* TASK DESCRIPTION *
Return, word for word, the lines from the line holding "base_plate();" through the line holding "cad_parts[obj.name] = obj". Include both end lines and no others.

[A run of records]
- - -

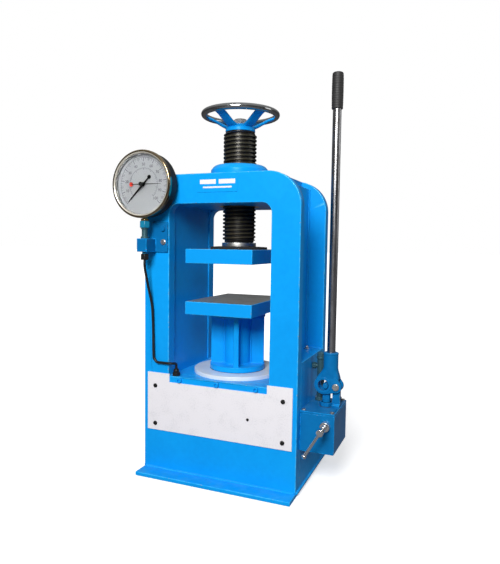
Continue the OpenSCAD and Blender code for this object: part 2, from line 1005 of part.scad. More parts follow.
// Plunger with a flat head that stands between the lever's cheeks
module plunger() {
    color(steel)
        difference() {
            union() {
                translate([pump_x, pump_y, tank_z + tank_wall + 16])
                    cylinder(r = plunger_d / 2, h = fulcrum_z - 12 - tank_z - tank_wall - 16);
                bar_y(pump_x, fulcrum_z, head_r, pump_y - cheek_gap / 2 + gap,
                    pump_y + cheek_gap / 2 - gap);
                block([pump_x - head_r, pump_y - cheek_gap / 2 + gap, fulcrum_z - 14],
                    [pump_x + head_r, pump_y + cheek_gap / 2 - gap, fulcrum_z]);
            }
            bar_y(pump_x, fulcrum_z, plunger_pin_r, pump_y - 20, pump_y + 20);
            translate([pump_x, pump_y, fulcrum_z - 40])
                for (s = [-1, 1])
                    translate([-20, s > 0 ? cheek_gap / 2 - gap : -20 - cheek_gap / 2 + gap, 0])
                        cube([40, 20, 60]);
        }
}

module plunger_pin() {
    color(blue)
        bar_y(pump_x, fulcrum_z, plunger_pin_r,
            pump_y - cheek_gap / 2 - cheek_t, pump_y + cheek_gap / 2 + cheek_t);
}

// Fulcrum post on the tank's cover
module fulcrum_post() {
    y0 = pump_y - cheek_gap / 2 + gap;
    y1 = pump_y + cheek_gap / 2 - gap;
    color(blue)
        difference() {
            union() {
                bar_y(fulcrum_x, fulcrum_z, 12, y0, y1);
                block([post_x0, y0, cover_z], [fulcrum_x + 11, y1, fulcrum_z]);
                block([post_x0, y0 - 9, cover_z], [fulcrum_x + 11, y1 + 9, cover_z + 8]);
            }
            bar_y(fulcrum_x, fulcrum_z, fulcrum_pin_r + fit, y0 - e, y1 + e);
        }
}

module fulcrum_pin() {
    y0 = pump_y - cheek_gap / 2 - cheek_t;
    y1 = pump_y + cheek_gap / 2 + cheek_t;
    color(steel) {
        bar_y(fulcrum_x, fulcrum_z, fulcrum_pin_r, y0, y1 + 3);
        bar_y(fulcrum_x, fulcrum_z, 10.5, y0 - 4, y0);
        bar_y(fulcrum_x, fulcrum_z, 10.5, y1, y1 + 3);
    }
}

// Lever foot: two cheeks with the eye and the fulcrum hole, and the tube's socket
module lever_socket() {
    outer = cheek_gap / 2 + cheek_t;
    color(blue)
        difference() {
            union() {
                hull() {
                    bar_y(eye_x, eye_z, eye_r, pump_y - outer, pump_y + outer, 64);
                    bar_y(fulcrum_x, fulcrum_z, 17, pump_y - outer, pump_y + outer, 64);
                }
                hull() {
                    bar_y(eye_x + 2, eye_z + 6, eye_r - 7, pump_y - outer, pump_y + outer, 64);
                    bar_y(fulcrum_x - 2, fulcrum_z + 3, 15, pump_y - outer, pump_y + outer, 64);
                    translate([lever_x, pump_y, socket_z0 + 16])
                        cylinder(r = socket_r - 1, h = 8, $fn = 64);
                }
                translate([lever_x, pump_y, socket_z0 + 8])
                    cylinder(r = socket_r, h = socket_z1 - socket_z0 - 8);
            }
            block([eye_x - 60, pump_y - cheek_gap / 2, fulcrum_z - 60],
                [fulcrum_x + 60, pump_y + cheek_gap / 2, socket_z0]);
            bar_y(eye_x, eye_z, eye_hole_r, pump_y - 40, pump_y + 40);
            bar_y(fulcrum_x, fulcrum_z, fulcrum_pin_r, pump_y - 40, pump_y + 40);
            for (s = [-1, 1])
                bar_y(fulcrum_x, fulcrum_z, 11, pump_y + s * (outer + 15) - 15,
                    pump_y + s * (outer + 15) + 15);
            translate([lever_x, pump_y, socket_z0 + 16])
                cylinder(r = lever_d / 2, h = 200);
        }
}

module lever_tube() {
    color(steel)
        difference() {
            translate([lever_x, pump_y, socket_z0 + 16])
                cylinder(r = lever_d / 2, h = lever_top - 6 - socket_z0 - 16);
            translate([lever_x, pump_y, socket_z0 + 16 - e])
                cylinder(r = lever_d / 2 - 4, h = lever_top - 6 - socket_z0 - 16 + 2 * e);
        }
}

module lever_grip() {
    color(black)
        difference() {
            union() {
                translate([lever_x, pump_y, lever_top - grip_l])
                    cylinder(r = grip_d / 2, h = grip_l - 6);
                translate([lever_x, pump_y, lever_top - 6])
                    cylinder(r1 = grip_d / 2, r2 = grip_d / 2 - 6, h = 6);
            }
            translate([lever_x, pump_y, lever_top - grip_l - e])
                cylinder(r = lever_d / 2, h = grip_l - 6 + e);
        }
}

module tommy_place() {
    translate([valve_x, knuckle_y, valve_z])
        rotate([0, tommy_lean, 0])
            children();
}

// Release valve spindle with its knuckle
module release_valve() {
    color(steel)
        difference() {
            union() {
                bar_y(valve_x, valve_z, spindle_r, knuckle_y, tank_y0 + tank_wall + 20);
                bar_y(valve_x, valve_z, knuckle_r, knuckle_y - 10, knuckle_y + 10);
                bar_y(valve_x, valve_z, 14, tank_y0 - 14, tank_y0 - gap);
            }
            tommy_place()
                translate([0, 0, -30])
                    cylinder(r = tommy_r + fit, h = 60);
        }
}

// The tommy bar hangs through the knuckle on its upper ball
module tommy_bar() {
    top = knuckle_r + ball_r;
    color(steel)
        tommy_place() {
            translate([0, 0, top - tommy_l])
                cylinder(r = tommy_r, h = tommy_l);
            for (z = [top, top - tommy_l])
                translate([0, 0, z])
                    sphere(r = ball_r);
        }
}

base_plate();
front_plate();
rear_plate();
left_web();
right_web();
left_side_box();
right_side_box();
crosshead();
bolster();
bolster_bolts();
ram_cylinder();
gland_ring();
ram_seals();
ram();
spacer();
lower_platen();
screw_nut();
nut_housing();
screw();
handwheel_hub();
handwheel_rim();
wheel_nut();
seat_cup();
seat_liner();
seat_dome();
platen_stud();
upper_platen();
front_panel();
panel_screws();
nameplate();
gauge_case();
gauge_bezel();
gauge_glass();
gauge_dial();
gauge_movement();
load_pointer();
maximum_pointer();
reset_knob();
gauge_stem();
gauge_fitting();
gauge_bracket();
bracket_bolts();
tube_nuts();
pressure_tube();
pump_tank();
tank_cover();
cover_bolts();
filler_cap();
pump_cylinder();
delivery_valve();
gland_nut();
plunger();
plunger_pin();
fulcrum_post();
fulcrum_pin();
lever_socket();
lever_tube();
lever_grip();
release_valve();
tommy_bar();
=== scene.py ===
import json
import math

import bmesh
import bpy
import numpy as np
from mathutils import Matrix, Vector

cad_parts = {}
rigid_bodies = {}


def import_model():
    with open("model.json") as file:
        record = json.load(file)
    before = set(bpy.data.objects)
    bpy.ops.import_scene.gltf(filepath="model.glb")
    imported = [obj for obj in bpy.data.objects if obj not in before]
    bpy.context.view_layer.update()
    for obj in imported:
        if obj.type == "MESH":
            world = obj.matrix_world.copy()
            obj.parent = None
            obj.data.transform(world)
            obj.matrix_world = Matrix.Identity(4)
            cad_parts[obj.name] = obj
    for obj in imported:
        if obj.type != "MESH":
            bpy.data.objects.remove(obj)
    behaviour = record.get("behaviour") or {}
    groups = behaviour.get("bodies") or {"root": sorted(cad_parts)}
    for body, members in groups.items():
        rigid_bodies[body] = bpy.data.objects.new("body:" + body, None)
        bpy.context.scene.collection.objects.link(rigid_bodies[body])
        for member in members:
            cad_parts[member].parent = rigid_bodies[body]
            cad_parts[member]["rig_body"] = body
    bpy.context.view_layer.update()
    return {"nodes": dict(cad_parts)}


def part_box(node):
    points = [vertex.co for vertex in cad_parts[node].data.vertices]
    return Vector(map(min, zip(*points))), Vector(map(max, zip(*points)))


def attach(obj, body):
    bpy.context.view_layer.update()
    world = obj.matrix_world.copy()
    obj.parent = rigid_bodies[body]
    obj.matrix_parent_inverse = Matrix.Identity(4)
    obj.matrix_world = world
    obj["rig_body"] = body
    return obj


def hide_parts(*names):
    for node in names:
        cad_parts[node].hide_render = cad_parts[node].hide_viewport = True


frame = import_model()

# Looks of a hand-pumped hydraulic compression press. Shapes are worked out in millimetres in the
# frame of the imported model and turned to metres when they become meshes.

MM = 0.001
nodes = frame["nodes"]


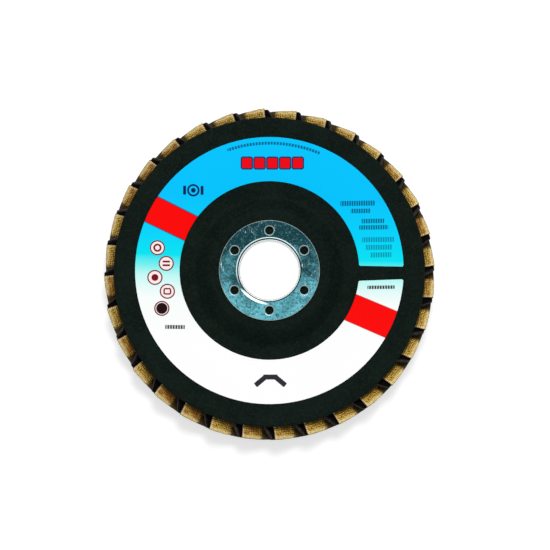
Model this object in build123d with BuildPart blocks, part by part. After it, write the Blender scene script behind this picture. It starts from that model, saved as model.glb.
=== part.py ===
"""Conical (type 29) flap disc, 125 mm, for an angle grinder.

Frame: the disc axis is Z, and the back of the disc, which faces the grinder, looks along +Z.
The disc lies on its flaps, and Z = 0 is where their inner corners touch the ground.
"""

from build123d import *
import os
from math import cos, radians, sin, sqrt, tan

os.makedirs("parts", exist_ok=True)

# ---- Driving dimensions, in millimetres and degrees ----

disc_d = 125.0  # across the outermost corners of the flaps
bore_d = 22.23  # standard arbor bore
cone_angle = 7.25  # the rim of the plate rises towards the back

plate_d = 117.2
plate_t = 2.3
plate_bore_r = 12.3
plate_rim_bevel = 0.6
hub_top_r = 23.0
hub_foot_r = 28.1
hub_rise = 4.0
hub_bend_r = 3.0

ring_r = 19.0
ring_t = 0.8
ring_edge_bevel = 0.25
bore_entry_bevel = 0.8
lip_r = 13.4
lip_t = 0.8
lip_bevel = 0.3

anchor_count = 6
anchor_pcd_r = 15.1
anchor_hole_r = 1.5
anchor_entry_bevel = 0.5
anchor_spigot_r = 2.1
anchor_depth = 0.9

label_inner_r = 34.0
label_outer_r = 50.6
label_t = 0.15
label_slot_inner = (-3.6, 1.9)  # lower and upper side of the slot at the label's inner edge
label_slot_outer = (-3.3, 1.4)  # and at its outer edge

flap_count = 32
flap_length = 25.0  # along the root
flap_width = 18.0  # from the root to the free edge
flap_t = 1.1
flap_lean = 30.0
flap_root_offset = -6.1  # the root lies this far before the flap's radial line
glue_line = 0.3  # resin between the plate and the roots of the flaps
first_flap_angle = 7.75  # radial line of the first flap

interleaf_offset = 3.5  # an interleaf starts this far before the flap that covers it
interleaf_clip_length = 4.7  # its clipped outer corner, along the radius
interleaf_clip_width = 2.3  # and across it

bed_inner_r = 36.4
bed_outer_r = 57.8
bed_t = 1.15

# ---- Values worked out from them ----

bore_r = bore_d / 2
cone_rise = tan(radians(cone_angle))
cone_cos = cos(radians(cone_angle))
cone_sin = sin(radians(cone_angle))
lean_cos = cos(radians(flap_lean))
lean_sin = sin(radians(flap_lean))
flap_pitch = 360 / flap_count

# The outermost corner of a flap is on its front face, at the root. The back face, on which
# the outline is drawn, is trimmed to a circle a little inside that.
front_root_offset = flap_root_offset - flap_t * lean_sin
flap_outer = sqrt((disc_d / 2) ** 2 - front_root_offset**2) - flap_t * lean_cos * cone_sin
flap_inner = flap_outer - flap_length * cone_cos
trim_r = sqrt(flap_outer**2 + flap_root_offset**2)

# The disc lies on the free inner corners of its flaps, which sets the height of the plate.
flap_drop = (flap_width * lean_sin + flap_t * lean_cos) * cone_cos
front_apex_z = flap_drop + glue_line - flap_inner * cone_rise
back_apex_z = front_apex_z + plate_t / cone_cos
label_apex_z = back_apex_z + label_t / cone_cos
bed_apex_z = front_apex_z - bed_t / cone_cos

hub_top_z = back_apex_z + hub_foot_r * cone_rise + hub_rise
ring_top_z = hub_top_z + ring_t
hub_front_z = hub_top_z - plate_t
lip_bottom_z = hub_front_z - lip_t


def on_cone(r, apex_z):
    """The point (r, z) at radius r on the cone of the disc whose apex is at apex_z."""
    return (r, apex_z + r * cone_rise)


def write(piece, name):
    """Label a finished piece and write it to its own file."""
    piece.part.label = name
    export_step(piece.part, f"parts/{name}.step")


# ---- Backing plate: one pressed sheet of even thickness, with a pocket for each spigot ----

with BuildPart() as backing_plate:
    with BuildSketch(Plane.XZ):
        with BuildLine():
            Polyline(
                (plate_bore_r, hub_top_z),
                (hub_top_r, hub_top_z),
                on_cone(hub_foot_r, back_apex_z),
                on_cone(plate_d / 2, back_apex_z),
            )
            fillet(vertices().sort_by(Axis.X)[1:3], radius=hub_bend_r)
            offset(amount=plate_t, side=Side.RIGHT)
        make_face()
        chamfer(vertices().sort_by(Axis.X)[-2:], length=plate_rim_bevel)
    revolve(axis=Axis.Z)
    with Locations((0, 0, hub_top_z)):
        with PolarLocations(anchor_pcd_r, anchor_count, start_angle=90):
            Hole(anchor_spigot_r, depth=anchor_depth)
write(backing_plate, "backing_plate")

# ---- Arbor ring: a flange on the back, a sleeve through the plate and a clinched lip ----

with BuildPart() as arbor_ring:
    with BuildSketch(Plane.XZ):
        with BuildLine():
            Polyline(
                (bore_r, lip_bottom_z),
                (lip_r, lip_bottom_z),
                (lip_r, hub_front_z),
                (plate_bore_r, hub_front_z),
                (plate_bore_r, hub_top_z),
                (ring_r, hub_top_z),
                (ring_r, ring_top_z),
                (bore_r, ring_top_z),
                close=True,
            )
        make_face()
        entry_corner = vertices().group_by(Axis.Y)[-1].sort_by(Axis.X)[0]
        flange_corner = vertices().group_by(Axis.Y)[-1].sort_by(Axis.X)[-1]
        lip_corner = vertices().group_by(Axis.Y)[0].sort_by(Axis.X)[-1]
        chamfer(entry_corner, length=bore_entry_bevel)
        chamfer(flange_corner, length=ring_edge_bevel)
        chamfer(lip_corner, length=lip_bevel)
    revolve(axis=Axis.Z)
    with Locations((0, 0, hub_top_z)):
        with PolarLocations(anchor_pcd_r, anchor_count, start_angle=90):
            Cylinder(anchor_spigot_r, anchor_depth, align=(Align.CENTER, Align.CENTER, Align.MAX))
    with Locations((0, 0, ring_top_z)):
        with PolarLocations(anchor_pcd_r, anchor_count, start_angle=90):
            Hole(anchor_hole_r, depth=ring_t + anchor_depth)
    entries = edges().filter_by(GeomType.CIRCLE).filter_by(lambda e: e.radius == anchor_hole_r)
    chamfer(entries.group_by(Axis.Z)[-1], length=anchor_entry_bevel)
write(arbor_ring, "arbor_ring")

# ---- Label: a paper ring glued to the cone, open on one side ----

with BuildPart() as label:
    with BuildSketch(Plane.XZ):
        with BuildLine():
            Polyline(
                on_cone(label_inner_r, back_apex_z),
                on_cone(label_outer_r, back_apex_z),
                on_cone(label_outer_r, label_apex_z),
                on_cone(label_inner_r, label_apex_z),
                close=True,
            )
        make_face()
    revolve(axis=Axis.Z)
    with BuildSketch(Plane.XY.offset(back_apex_z)):
        with BuildLine():
            Polyline(
                (label_inner_r - label_t, label_slot_inner[0]),
                (label_outer_r + label_t, label_slot_outer[0]),
                (label_outer_r + label_t, label_slot_outer[1]),
                (label_inner_r - label_t, label_slot_inner[1]),
                close=True,
            )
        make_face()
    extrude(amount=ring_top_z, mode=Mode.SUBTRACT)
write(label, "label")


# ---- Flaps: flat slabs that lean away from the plate and overlap like roof tiles ----


def trimmed_length(offset, y):
    """Length at which a flap reaches the trimming circle, at the distance y from its root.

    offset is the flap's root offset. A flap leans away from the plate and follows the cone,
    so it spreads outwards towards its free edge, and the length makes up for that.
    """
    sideways = offset + y * lean_cos
    spread = y * lean_sin * cone_sin
    return (sqrt(trim_r**2 - sideways**2) - spread - flap_inner) / cone_cos


def flap_plane(angle, offset):
    """Back face of a flap at the inner end of its root: X runs outwards and Y to the free edge.

    angle turns the flap's radial line about the disc axis, and offset moves the root sideways
    from that line. The face leans by flap_lean about its root, then follows the cone.
    """
    spin = Rot(Z=angle)
    tilt = Rot(Y=-cone_angle) * Rot(X=-flap_lean)
    height = on_cone(flap_inner, front_apex_z)[1] - glue_line
    return Plane(spin * Pos(flap_inner, offset, height) * tilt)


def make_flap(angle):
    """One golden flap, its outer end trimmed in two straight cuts."""
    middle = flap_width / 2
    with BuildPart() as flap:
        with BuildSketch(flap_plane(angle, flap_root_offset)):
            with BuildLine():
                Polyline(
                    (0, 0),
                    (flap_length, 0),
                    (trimmed_length(flap_root_offset, middle), middle),
                    (trimmed_length(flap_root_offset, flap_width), flap_width),
                    (0, flap_width),
                    close=True,
                )
            make_face()
        extrude(amount=-flap_t)
    return flap


def make_interleaf(angle):
    """One dark flap, trimmed like a golden one and with its outer root corner clipped off."""
    offset = flap_root_offset - interleaf_offset
    middle = flap_width / 2
    with BuildPart() as interleaf:
        with BuildSketch(flap_plane(angle, offset)):
            with BuildLine():
                Polyline(
                    (0, 0),
                    (trimmed_length(offset, 0) - interleaf_clip_length, 0),
                    (trimmed_length(offset, interleaf_clip_width), interleaf_clip_width),
                    (trimmed_length(offset, middle), middle),
                    (trimmed_length(offset, flap_width), flap_width),
                    (0, flap_width),
                    close=True,
                )
            make_face()
        extrude(amount=-flap_t)
    return interleaf


flap_angles = [first_flap_angle + flap_pitch * n for n in range(flap_count)]
flaps = [make_flap(angle) for angle in flap_angles]
interleaves = [make_interleaf(angle) for angle in flap_angles]

for number, flap in enumerate(flaps, start=1):
    write(flap, f"flap_{number:02d}")

for number in range(flap_count // 2):
    with BuildPart() as pair:
        add(interleaves[2 * number].part)
        add(interleaves[2 * number + 1].part)
    write(pair, f"interleaf_{number + 1:02d}")

# ---- Adhesive bed: a ring of resin on the cone, with the print of every flap in it ----

with BuildPart() as adhesive_bed:
    with BuildSketch(Plane.XZ):
        with BuildLine():
            Polyline(
                on_cone(bed_inner_r, front_apex_z),
                on_cone(bed_outer_r, front_apex_z),
                on_cone(bed_outer_r, bed_apex_z),
                on_cone(bed_inner_r, bed_apex_z),
                close=True,
            )
        make_face()
    revolve(axis=Axis.Z)
    for flap in flaps + interleaves:
        add(flap.part, mode=Mode.SUBTRACT)
write(adhesive_bed, "adhesive_bed")

print(f"height {ring_top_z:.3f} mm, flaps from {flap_inner:.2f} to {flap_outer:.2f} mm")
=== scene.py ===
# %% [markdown]
# # Dressing a conical flap disc
# A flap disc is a grinding disc for an angle grinder. Its edge is a ring of cloth flaps
# coated with abrasive grain, set in resin under a black moulded plate and overlapping
# like roof tiles. A zinc-plated steel ring guards the bore, and a printed paper ring is
# glued round the hub.
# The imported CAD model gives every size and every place. This lesson gives each of its
# pieces the surface of the real thing, in the same frame and without moving anything.

# %% Load the frame
import math

import bpy
import numpy as np
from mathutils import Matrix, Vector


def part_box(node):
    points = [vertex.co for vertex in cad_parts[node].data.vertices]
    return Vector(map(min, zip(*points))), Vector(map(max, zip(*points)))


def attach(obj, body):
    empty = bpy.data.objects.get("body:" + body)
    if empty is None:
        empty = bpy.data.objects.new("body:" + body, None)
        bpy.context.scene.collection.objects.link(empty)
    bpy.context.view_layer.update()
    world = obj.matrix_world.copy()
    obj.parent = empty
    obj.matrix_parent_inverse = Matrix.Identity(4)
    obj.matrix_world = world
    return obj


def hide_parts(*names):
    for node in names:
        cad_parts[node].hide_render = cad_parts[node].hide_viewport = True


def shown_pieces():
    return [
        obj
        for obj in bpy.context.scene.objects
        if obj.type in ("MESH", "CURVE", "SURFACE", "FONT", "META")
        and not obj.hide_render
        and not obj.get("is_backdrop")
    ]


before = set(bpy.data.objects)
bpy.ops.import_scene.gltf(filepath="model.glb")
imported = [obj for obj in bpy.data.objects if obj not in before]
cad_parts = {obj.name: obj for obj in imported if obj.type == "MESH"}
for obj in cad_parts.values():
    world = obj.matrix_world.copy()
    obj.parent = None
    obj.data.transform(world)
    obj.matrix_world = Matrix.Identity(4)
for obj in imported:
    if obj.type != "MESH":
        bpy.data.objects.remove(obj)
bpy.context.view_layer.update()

print("nodes:", len(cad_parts))

# %% [markdown]
# ## Sizes
# Blender works in metres and the CAD in millimetres. Every shape below is worked out in
# millimetres, the unit a maker of discs thinks in, and the last step into a mesh turns
# it into metres.
# The heights could be typed in again, but then they could drift away from the CAD.
# They are read from the boxes of the CAD nodes instead, and only the sizes that a box
# doesn't show are written here.

# %% Name the sizes, in millimetres and degrees
MM = 0.001

bore_r = 22.23 / 2
ring_top = 1000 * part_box("arbor_ring")[1].z
hub_top = 1000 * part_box("backing_plate")[1].z
ring_t = ring_top - hub_top
plate_t = 2.3
plate_r = 58.6
cone_angle = math.radians(7.25)
cone_rise = math.tan(cone_angle)
hub_foot_r = 28.1
hub_rise = 4.0
back_apex = hub_top - hub_rise - hub_foot_r * cone_rise
front_apex = back_apex - plate_t / math.cos(cone_angle)

print(f"hub at {hub_top:.3f} mm, ring {ring_t:.3f} mm thick")
print(f"cone apexes at {back_apex:.3f} and {front_apex:.3f} mm")

# %% [markdown]
# ## Skins from grids
# Nearly every piece here is a grid of points: a profile carried round the axis, or a
# flat piece of cloth with its thickness. A grid could be typed point by point or built
# with bmesh operators. Working it out as whole numpy arrays keeps the formula in sight
# and is fast, and the same few lines then turn any grid into faces.


# %% Turn grids of points into faces
def quads(rows, columns, closed=False):
    """Corner numbers of the four-sided faces between neighbouring lines of a grid.

    Point (i, j) has number i * columns + j, and a face joins (i, j), (i + 1, j),
    (i + 1, j + 1) and (i, j + 1). A closed grid joins its last column to its first.
    """
    i = np.arange(rows - 1)[:, None]
    j = np.arange(columns if closed else columns - 1)[None, :]
    below = i + 1
    beside = (j + 1) % columns
    corners = (i * columns + j, below * columns + j, below * columns + beside, i * columns + beside)
    return np.stack(np.broadcast_arrays(*corners), axis=-1).reshape(-1, 4)


def rim_of(rows, columns):
    """Corner numbers round the edge of such a grid, in order."""
    number = np.arange(rows * columns).reshape(rows, columns)
    return np.concatenate([number[0, :-1], number[:-1, -1], number[-1, :0:-1], number[:0:-1, 0]])


def join(patches):
    """One list of points and one of faces from several (points, faces) patches.

    Points that agree to a micrometre become one point, so patches that share an edge
    are sewn together along it. The odd fraction that is added keeps sizes with few
    digits away from the limit between two micrometres.
    """
    steps_a_mm = 1000
    off_the_limit = 0.317
    counts = [len(points) for points, _ in patches]
    starts = np.cumsum([0] + counts[:-1])
    points = np.concatenate([points for points, _ in patches])
    faces = np.concatenate([faces + start for (_, faces), start in zip(patches, starts)])
    places = np.floor(points * steps_a_mm + off_the_limit).astype(np.int64)
    _, first, number = np.unique(places, axis=0, return_index=True, return_inverse=True)
    return points[first], number.ravel()[faces]


def enclosed(points, faces):
    """Volume inside a closed skin: the sum of a . (b x c) / 6 over its triangles."""
    a, b, c, d = (points[faces[:, corner]] for corner in range(4))
    halves = np.einsum("ij,ij->", a, np.cross(b, c)) + np.einsum("ij,ij->", a, np.cross(c, d))
    return halves / 6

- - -

* EXPECTED ANSWER *
base_plate();
front_plate();
rear_plate();
left_web();
right_web();
left_side_box();
right_side_box();
crosshead();
bolster();
bolster_bolts();
ram_cylinder();
gland_ring();
ram_seals();
ram();
spacer();
lower_platen();
screw_nut();
nut_housing();
screw();
handwheel_hub();
handwheel_rim();
wheel_nut();
seat_cup();
seat_liner();
seat_dome();
platen_stud();
upper_platen();
front_panel();
panel_screws();
nameplate();
gauge_case();
gauge_bezel();
gauge_glass();
gauge_dial();
gauge_movement();
load_pointer();
maximum_pointer();
reset_knob();
gauge_stem();
gauge_fitting();
gauge_bracket();
bracket_bolts();
tube_nuts();
pressure_tube();
pump_tank();
tank_cover();
cover_bolts();
filler_cap();
pump_cylinder();
delivery_valve();
gland_nut();
plunger();
plunger_pin();
fulcrum_post();
fulcrum_pin();
lever_socket();
lever_tube();
lever_grip();
release_valve();
tommy_bar();
=== scene.py ===
import json
import math

import bmesh
import bpy
import numpy as np
from mathutils import Matrix, Vector

cad_parts = {}
rigid_bodies = {}


def import_model():
    with open("model.json") as file:
        record = json.load(file)
    before = set(bpy.data.objects)
    bpy.ops.import_scene.gltf(filepath="model.glb")
    imported = [obj for obj in bpy.data.objects if obj not in before]
    bpy.context.view_layer.update()
    for obj in imported:
        if obj.type == "MESH":
            world = obj.matrix_world.copy()
            obj.parent = None
            obj.data.transform(world)
            obj.matrix_world = Matrix.Identity(4)
            cad_parts[obj.name] = obj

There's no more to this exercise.